DATA ->
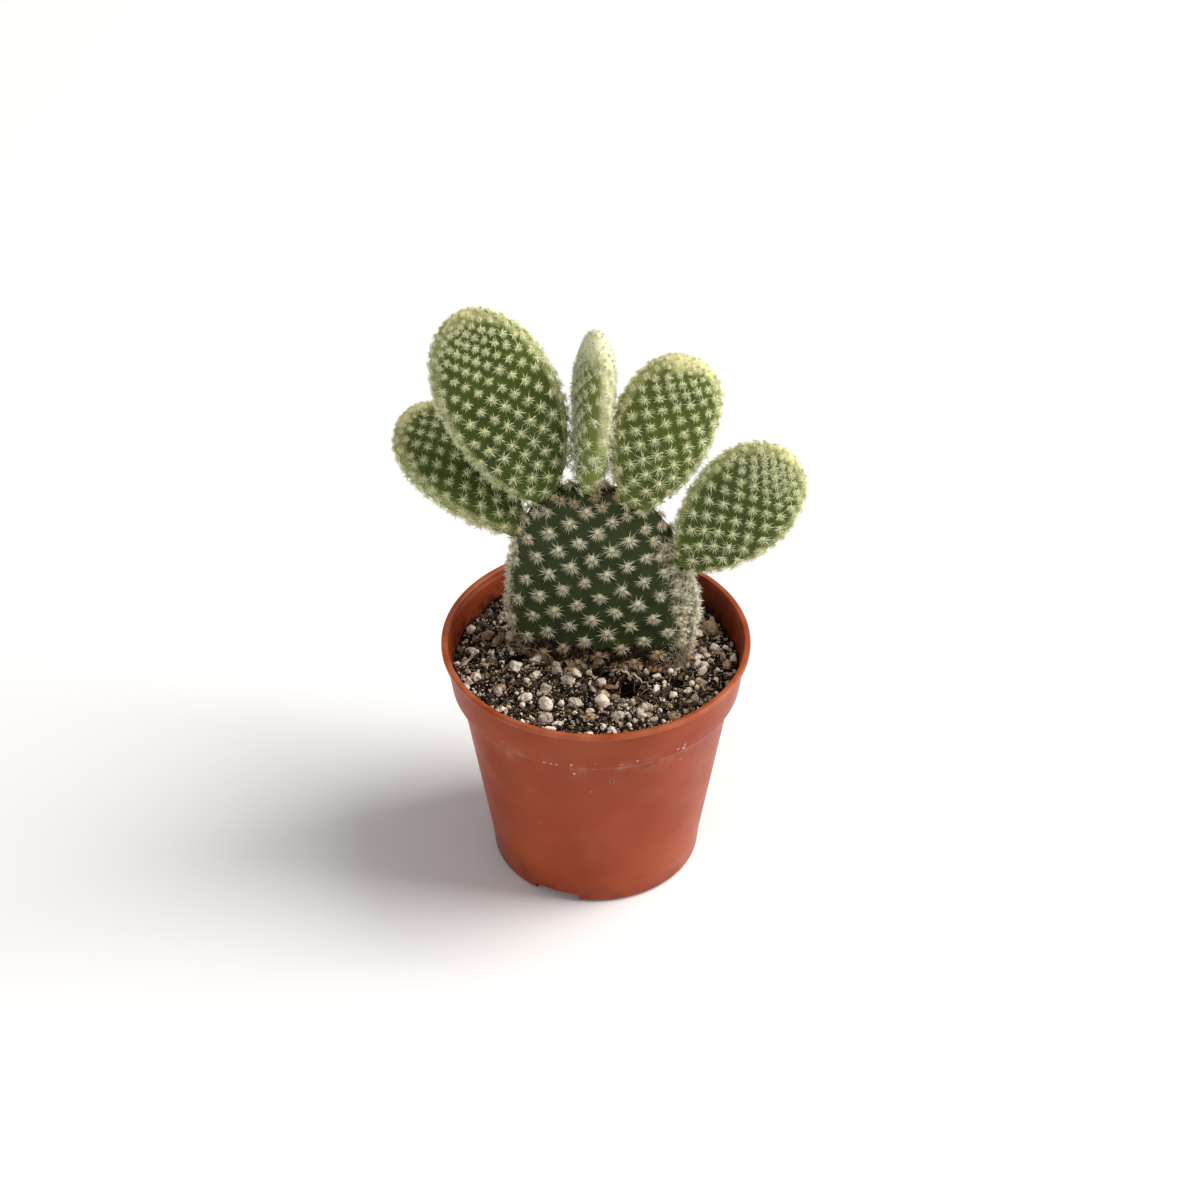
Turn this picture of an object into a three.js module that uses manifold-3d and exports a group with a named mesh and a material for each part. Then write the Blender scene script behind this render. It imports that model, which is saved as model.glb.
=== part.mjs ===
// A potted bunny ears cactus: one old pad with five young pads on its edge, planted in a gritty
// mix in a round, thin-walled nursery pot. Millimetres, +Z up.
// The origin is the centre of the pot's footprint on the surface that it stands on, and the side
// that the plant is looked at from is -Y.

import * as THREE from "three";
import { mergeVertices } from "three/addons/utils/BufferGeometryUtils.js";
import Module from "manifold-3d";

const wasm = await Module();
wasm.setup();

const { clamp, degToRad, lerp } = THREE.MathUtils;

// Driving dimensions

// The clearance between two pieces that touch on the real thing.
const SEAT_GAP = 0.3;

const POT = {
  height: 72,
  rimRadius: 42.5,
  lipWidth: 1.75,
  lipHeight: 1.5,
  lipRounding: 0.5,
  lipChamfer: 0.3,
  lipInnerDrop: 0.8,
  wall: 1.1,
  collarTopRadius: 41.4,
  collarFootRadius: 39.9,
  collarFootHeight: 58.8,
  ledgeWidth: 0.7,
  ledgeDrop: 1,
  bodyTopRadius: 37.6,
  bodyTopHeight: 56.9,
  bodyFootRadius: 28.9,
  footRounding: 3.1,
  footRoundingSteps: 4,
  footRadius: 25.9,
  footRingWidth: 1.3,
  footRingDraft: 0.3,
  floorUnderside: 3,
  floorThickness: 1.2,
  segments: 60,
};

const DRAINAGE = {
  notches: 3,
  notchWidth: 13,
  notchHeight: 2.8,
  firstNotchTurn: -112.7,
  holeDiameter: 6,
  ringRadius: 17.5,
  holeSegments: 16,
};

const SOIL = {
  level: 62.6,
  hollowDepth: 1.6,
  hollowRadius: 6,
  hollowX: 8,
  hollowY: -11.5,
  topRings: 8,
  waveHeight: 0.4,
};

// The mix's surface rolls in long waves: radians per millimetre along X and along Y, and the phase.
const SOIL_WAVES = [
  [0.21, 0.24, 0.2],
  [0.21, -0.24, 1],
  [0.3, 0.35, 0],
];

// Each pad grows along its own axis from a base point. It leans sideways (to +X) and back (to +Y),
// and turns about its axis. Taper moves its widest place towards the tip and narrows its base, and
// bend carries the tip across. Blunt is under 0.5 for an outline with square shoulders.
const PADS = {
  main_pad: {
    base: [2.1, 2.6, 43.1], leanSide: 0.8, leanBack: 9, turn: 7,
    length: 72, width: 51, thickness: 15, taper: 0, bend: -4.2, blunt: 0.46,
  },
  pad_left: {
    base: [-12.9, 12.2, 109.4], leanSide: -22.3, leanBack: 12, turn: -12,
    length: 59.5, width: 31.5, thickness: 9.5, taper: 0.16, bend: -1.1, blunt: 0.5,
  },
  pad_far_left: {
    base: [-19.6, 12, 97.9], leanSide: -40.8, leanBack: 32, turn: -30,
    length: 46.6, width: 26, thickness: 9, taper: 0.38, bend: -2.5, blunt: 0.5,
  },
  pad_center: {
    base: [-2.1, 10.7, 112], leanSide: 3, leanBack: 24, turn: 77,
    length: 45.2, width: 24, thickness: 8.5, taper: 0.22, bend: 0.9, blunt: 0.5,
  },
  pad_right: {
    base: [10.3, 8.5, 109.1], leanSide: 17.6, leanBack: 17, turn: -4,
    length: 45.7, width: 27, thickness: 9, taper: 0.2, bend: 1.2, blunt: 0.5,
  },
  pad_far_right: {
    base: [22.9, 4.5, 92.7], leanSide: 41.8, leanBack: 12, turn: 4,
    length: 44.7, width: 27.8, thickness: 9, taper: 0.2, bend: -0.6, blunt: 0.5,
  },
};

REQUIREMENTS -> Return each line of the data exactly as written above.

ANSWER ->
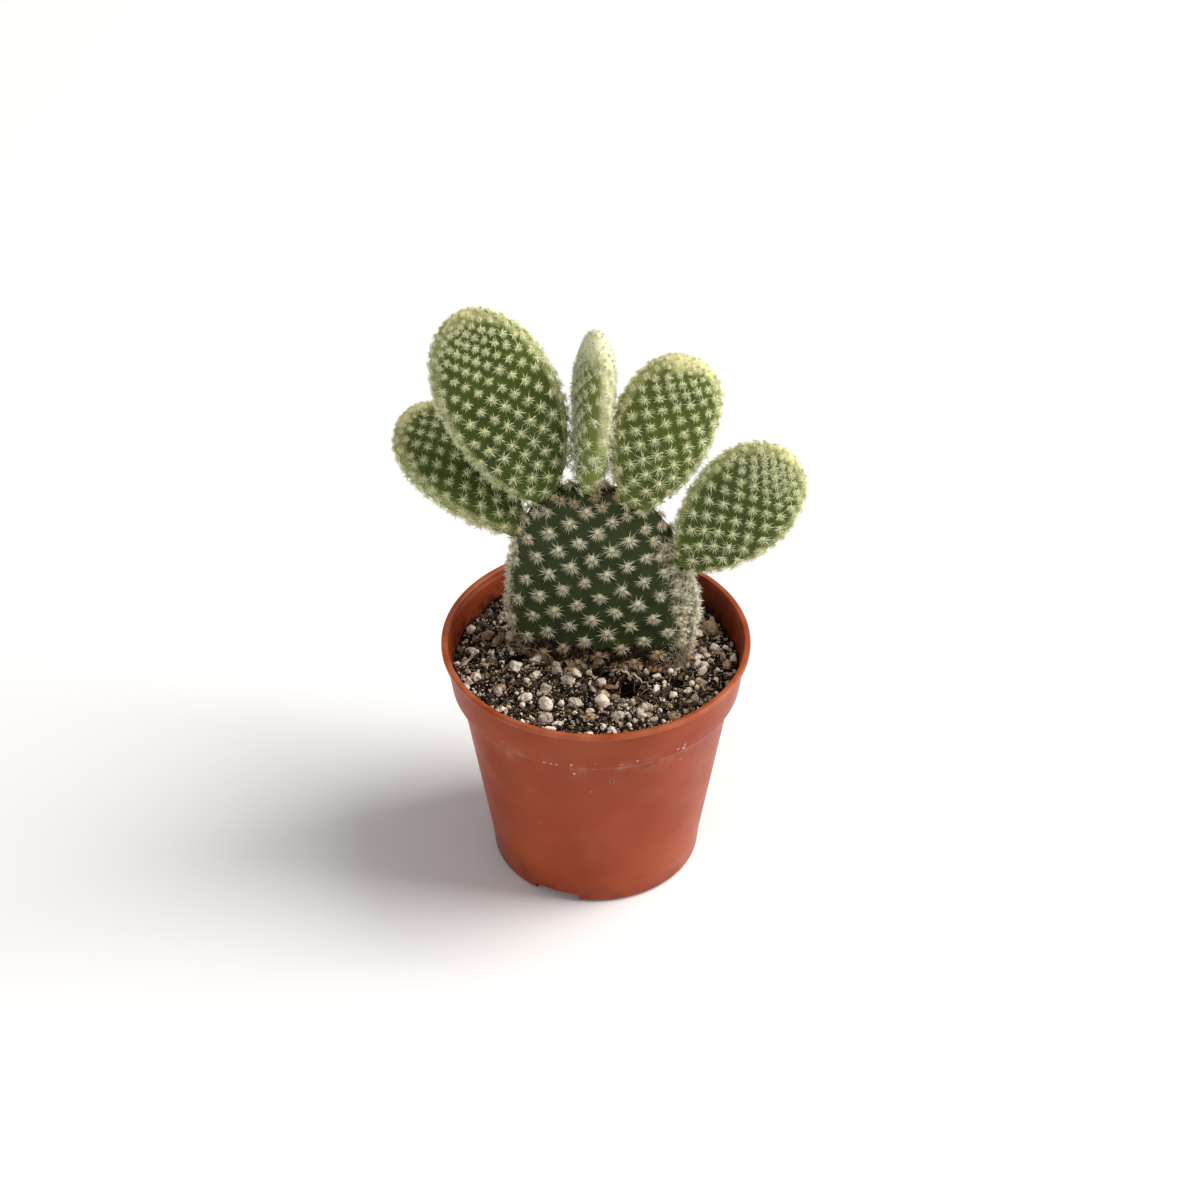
Turn this picture of an object into a three.js module that uses manifold-3d and exports a group with a named mesh and a material for each part. Then write the Blender scene script behind this render. It imports that model, which is saved as model.glb.
=== part.mjs ===
// A potted bunny ears cactus: one old pad with five young pads on its edge, planted in a gritty
// mix in a round, thin-walled nursery pot. Millimetres, +Z up.
// The origin is the centre of the pot's footprint on the surface that it stands on, and the side
// that the plant is looked at from is -Y.

import * as THREE from "three";
import { mergeVertices } from "three/addons/utils/BufferGeometryUtils.js";
import Module from "manifold-3d";

const wasm = await Module();
wasm.setup();

const { clamp, degToRad, lerp } = THREE.MathUtils;

// Driving dimensions

// The clearance between two pieces that touch on the real thing.
const SEAT_GAP = 0.3;

const POT = {
  height: 72,
  rimRadius: 42.5,
  lipWidth: 1.75,
  lipHeight: 1.5,
  lipRounding: 0.5,
  lipChamfer: 0.3,
  lipInnerDrop: 0.8,
  wall: 1.1,
  collarTopRadius: 41.4,
  collarFootRadius: 39.9,
  collarFootHeight: 58.8,
  ledgeWidth: 0.7,
  ledgeDrop: 1,
  bodyTopRadius: 37.6,
  bodyTopHeight: 56.9,
  bodyFootRadius: 28.9,
  footRounding: 3.1,
  footRoundingSteps: 4,
  footRadius: 25.9,
  footRingWidth: 1.3,
  footRingDraft: 0.3,
  floorUnderside: 3,
  floorThickness: 1.2,
  segments: 60,
};

const DRAINAGE = {
  notches: 3,
  notchWidth: 13,
  notchHeight: 2.8,
  firstNotchTurn: -112.7,
  holeDiameter: 6,
  ringRadius: 17.5,
  holeSegments: 16,
};

const SOIL = {
  level: 62.6,
  hollowDepth: 1.6,
  hollowRadius: 6,
  hollowX: 8,
  hollowY: -11.5,
  topRings: 8,
  waveHeight: 0.4,
};

// The mix's surface rolls in long waves: radians per millimetre along X and along Y, and the phase.
const SOIL_WAVES = [
  [0.21, 0.24, 0.2],
  [0.21, -0.24, 1],
  [0.3, 0.35, 0],
];

// Each pad grows along its own axis from a base point. It leans sideways (to +X) and back (to +Y),
// and turns about its axis. Taper moves its widest place towards the tip and narrows its base, and
// bend carries the tip across. Blunt is under 0.5 for an outline with square shoulders.
const PADS = {
  main_pad: {
    base: [2.1, 2.6, 43.1], leanSide: 0.8, leanBack: 9, turn: 7,
    length: 72, width: 51, thickness: 15, taper: 0, bend: -4.2, blunt: 0.46,
  },
  pad_left: {
    base: [-12.9, 12.2, 109.4], leanSide: -22.3, leanBack: 12, turn: -12,
    length: 59.5, width: 31.5, thickness: 9.5, taper: 0.16, bend: -1.1, blunt: 0.5,
  },
  pad_far_left: {
    base: [-19.6, 12, 97.9], leanSide: -40.8, leanBack: 32, turn: -30,
    length: 46.6, width: 26, thickness: 9, taper: 0.38, bend: -2.5, blunt: 0.5,
  },
  pad_center: {
    base: [-2.1, 10.7, 112], leanSide: 3, leanBack: 24, turn: 77,
    length: 45.2, width: 24, thickness: 8.5, taper: 0.22, bend: 0.9, blunt: 0.5,
  },
  pad_right: {
    base: [10.3, 8.5, 109.1], leanSide: 17.6, leanBack: 17, turn: -4,
    length: 45.7, width: 27, thickness: 9, taper: 0.2, bend: 1.2, blunt: 0.5,
  },
  pad_far_right: {
    base: [22.9, 4.5, 92.7], leanSide: 41.8, leanBack: 12, turn: 4,
    length: 44.7, width: 27.8, thickness: 9, taper: 0.2, bend: -0.6, blunt: 0.5,
  },
};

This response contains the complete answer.